Sowell Management has also been a vanguard in the use of technology, both to work more efficiently and to help their advisors do the same. In an industry notoriously slow to enter the digital realm, the company’s embrace of these tools has put it in a class by itself.
“I don’t really see that much of a change in the interpersonal relationship between a financial advisor and their client, but technology provides them a real advantage from an efficiency standpoint,” Sowell said. “One of the practices that we acquired was in California and virtually every one of the clients was retired. And it’s a pretty good-sized book of business. That was our first real test, to manage a client book that’s 1,700 miles away, and we have retained 100 percent of that business. Actually, we’ve grown it.

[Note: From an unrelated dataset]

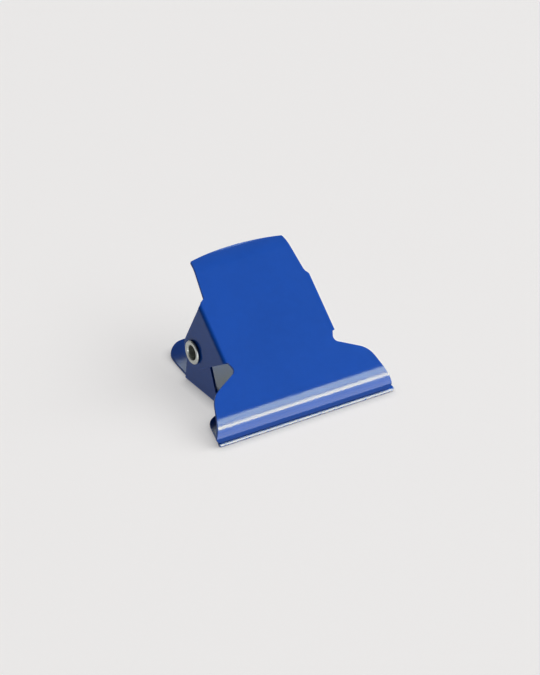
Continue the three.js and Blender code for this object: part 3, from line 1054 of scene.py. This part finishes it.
class CLIP_OT_spring(Operator):
    """Winds the torsion spring round the rivet"""

    bl_idname = "clip.spring"
    bl_label = "Torsion spring"

    def execute(self, context):
        scene = context.scene
        spring = scene.clip_spring
        placing = hinge_frame()
        path = spring_path(spring, scene.clip_sheet, scene.clip_upper, scene.clip_lower)
        curve = bpy.data.curves.new("spring_path", "CURVE")
        curve.dimensions = "3D"
        line = curve.splines.new("POLY")
        line.points.add(len(path) - 1)
        for point, place in zip(line.points, path):
            point.co = (*(placing @ place), 1.0)
        route = bpy.data.objects.new("spring_path", curve)
        scene.collection.objects.link(route)
        tree = wire_tree()
        sweep = route.modifiers.new("drawn_wire", "NODES")
        sweep.node_group = tree
        inputs = [item for item in tree.interface.items_tree if item.in_out == "INPUT"]
        sockets = {item.name: item.identifier for item in inputs}
        sweep[sockets["Wire radius"]] = spring.wire / 2 * MM
        sweep[sockets["Wire sides"]] = spring.sides
        sweep[sockets["Finish"]] = bpy.data.materials["spring_wire"]
        depsgraph = context.evaluated_depsgraph_get()
        mesh = bpy.data.meshes.new_from_object(route.evaluated_get(depsgraph))
        mesh.name = "spring_wound"
        bpy.data.objects.remove(route)
        finish_shell(mesh)
        mesh.materials.clear()
        thing = mesh_object("spring_wound", mesh, bpy.data.materials["spring_wire"])
        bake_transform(thing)
        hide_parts("torsion_spring")
        return {"FINISHED"}


def add_panel(name, points, colour, strength, shown_in):
    """A glowing panel that the camera doesn't see, shown either in the clip's gloss or in its shade."""
    mesh = new_mesh(name, points, [(0, 1, 2, 3)])
    panel = mesh_object(name, mesh, glow_material(name, colour, strength))
    panel.visible_camera = False
    panel.visible_diffuse = shown_in == "shade"
    panel.visible_glossy = shown_in == "gloss"
    return panel


def panel_points(azimuth, low, high, spread, distance):
    """Corners of an upright panel that fills a stretch of the surroundings, angles in degrees."""
    points = []
    for elevation, side in ((low, -1), (low, 1), (high, 1), (high, -1)):
        turn = math.radians(azimuth + side * spread / 2)
        rise = distance * math.tan(math.radians(elevation))
        points.append((distance * math.cos(turn), distance * math.sin(turn), rise))
    return points


def level_points(corner, far_corner, height):
    """Corners of a level rectangle."""
    (x0, y0), (x1, y1) = corner, far_corner
    return [(x0, y0, height), (x1, y0, height), (x1, y1, height), (x0, y1, height)]


def room_world(table_colour):
    """Dim surroundings that look as pale as the table where the camera sees past it."""
    world = bpy.data.worlds.new("room")
    world.use_nodes = True
    world.node_tree.nodes.clear()
    sh = Shader(world.node_tree)
    light = {"Color": colour4(ROOM_COLOUR), "Strength": ROOM_STRENGTH}
    backdrop = {"Color": colour4(table_colour), "Strength": BACKDROP_STRENGTH}
    room = sh.add("ShaderNodeBackground", {}, light).out()
    pale = sh.add("ShaderNodeBackground", {}, backdrop).out()
    seen = sh.add("ShaderNodeLightPath").out("Is Camera Ray")
    both = sh.add("ShaderNodeMixShader", {}, {0: seen, 1: room, 2: pale}).out()
    sh.add("ShaderNodeOutputWorld", {}, {"Surface": both})
    return world


def place_camera(scene):
    """The camera, placed and turned in the clip's own frame."""
    lens = bpy.data.cameras.new("camera")
    lens.sensor_fit = "VERTICAL"
    lens.sensor_height = SENSOR_HEIGHT
    lens.lens = LENS
    lens.clip_start = 0.01
    camera = bpy.data.objects.new("camera", lens)
    scene.collection.objects.link(camera)
    placing = hinge_frame()
    own_turn = Euler([math.radians(angle) for angle in CAMERA_TURN]).to_matrix()
    turn = placing.to_3x3().normalized() @ own_turn
    camera.matrix_world = Matrix.LocRotScale(placing @ Vector(CAMERA_PLACE), turn, None)
    scene.camera = camera


class CLIP_OT_stage(Operator):
    """Sets the table, the lights and the camera"""

    bl_idname = "clip.stage"
    bl_label = "Table, lights and camera"

    def execute(self, context):
        scene = context.scene
        table_colour = scene.clip_finish.table
        corner = (TABLE_REACH, TABLE_REACH)
        far_corner = (-TABLE_REACH, -TABLE_REACH)
        mesh = new_mesh("table", level_points(far_corner, corner, 0.0), [(0, 1, 2, 3)])
        mesh_object("table", mesh, table_material(table_colour))
        for name, place, colour, strength, shown_in in PANELS:
            add_panel(name, panel_points(*place), colour, strength, shown_in)
        for name, corner, far_corner, height, strength, shown_in in LEVEL_PANELS:
            points = level_points(corner, far_corner, height)
            panel = add_panel(name, points, (1.0, 1.0, 1.0), strength, shown_in)
            panel.visible_shadow = False
        scene.world = room_world(table_colour)
        place_camera(scene)
        scene.view_settings.view_transform = "Standard"
        scene.view_settings.gamma = VIEW_GAMMA
        return {"FINISHED"}


class CLIP_PT_panel(Panel):
    """Lists the steps and the sizes of the clip"""

    bl_idname = "CLIP_PT_panel"
    bl_label = "Paper spring clip"
    bl_space_type = "VIEW_3D"
    bl_region_type = "UI"
    bl_category = "Clip"

    def draw(self, context):
        layout = self.layout
        for name in STEPS:
            layout.operator(f"clip.{name}")
        for name in GROUPS:
            group = getattr(context.scene, name)
            box = layout.box()
            for key in group.bl_rna.properties.keys():
                if key not in {"rna_type", "name"}:
                    box.prop(group, key)


STEPS = ("finishes", "lower_plate", "upper_plate", "rivet", "spring", "stage")
GROUPS = {
    "clip_sheet": SheetSettings,
    "clip_upper": PlateSettings,
    "clip_lower": PlateSettings,
    "clip_rivet": RivetSettings,
    "clip_spring": SpringSettings,
    "clip_finish": FinishSettings,
}
CLASSES = (
    SheetSettings,
    PlateSettings,
    RivetSettings,
    SpringSettings,
    FinishSettings,
    CLIP_OT_finishes,
    CLIP_OT_upper_plate,
    CLIP_OT_lower_plate,
    CLIP_OT_rivet,
    CLIP_OT_spring,
    CLIP_OT_stage,
    CLIP_PT_panel,
)


def register():
    for cls in CLASSES:
        bpy.utils.register_class(cls)
    for name, group in GROUPS.items():
        setattr(bpy.types.Scene, name, PointerProperty(type=group))


def unregister():
    for name in GROUPS:
        delattr(bpy.types.Scene, name)
    for cls in reversed(CLASSES):
        bpy.utils.unregister_class(cls)


def main():
    register()
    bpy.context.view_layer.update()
    lower = bpy.context.scene.clip_lower
    for key, value in LOWER_PLATE.items():
        setattr(lower, key, value)
    for name in STEPS:
        getattr(bpy.ops.clip, name)()
    bpy.context.view_layer.update()


if __name__ == "__main__":
    main()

“We’ve been able to use technology to do that, and what was interesting to me was that all of these retired clients were receptive to the distance and the technology. But we also were out there; we’re out there two times a year meeting with those clients face-to-face. So, it’s really a combination.”
Central to the Sowell Management system is its core values, which virtually every employee here can recite by rote. Cindy Sowell said more than just pithy phrases, the core values dictate everything from ethical behavior to respect among co-workers to hiring.
“I think everybody really likes our core values here,” she said. “We definitely hire and fire based on them; whenever we do an interview, they should know our core values before they even come in. And we try to live by them every day; if someone’s not a good fit and doesn’t live by them, they don’t usually last very long here.
“A really big one for us is, ‘We are a family.’ We’ve always got people’s backs and we’re always there in the good times and the bad times. We actually closed down the office one time when we had a death in our family so everybody could attend the service.”
Guided by these inviolate principles, Sowell Management thrived where other firms went astray, be it through sheer greed or desperation in difficult times.
“When Bill started the firm, the tech bubble burst was upon us,” Seaton said. “And then the ‘08 credit crisis happened. We’ve weathered all of that because of the solid nature of the firm. That’s really what we want moving forward is to be able to weather and navigate, because there will certainly be other challenges that we face as a country. Even COVID, when the market crashed by over 30 percent, to be able to navigate that without missing a beat and have that solid decision-making and leadership, especially in the registered investment advisory world, I think speaks volumes.”
Through the windows of the conference room, one can see some of the 30-plus employees who feed their families via this firm. Hundreds more advisors affiliated with Sowell Management nationwide do the same and by extension, many multiples of individual consumers who put their hard-earned money — and futures — directly and indirectly into the company’s hands. It’s something company leadership never takes for granted.
“When I look at that client base, we’ve got people from ultra-high net worth clients that are very, very wealthy all the way down to people that are making $50 a month deposits into accounts. It varies advisor to advisor,” Sowell said, his gaze fixed on the people at their desks. “We have about $2.5 billion that are assets under our RIA, and the remaining of the assets are through other RIAs that are affiliated with us that utilize all of our services.
“To think in North Little Rock, Arkansas, to be sitting here and be responsible for $3.5 billion and within a couple more years we should be sitting at $10 billion? I think it’s a pretty phenomenal story to be sitting here in this position.”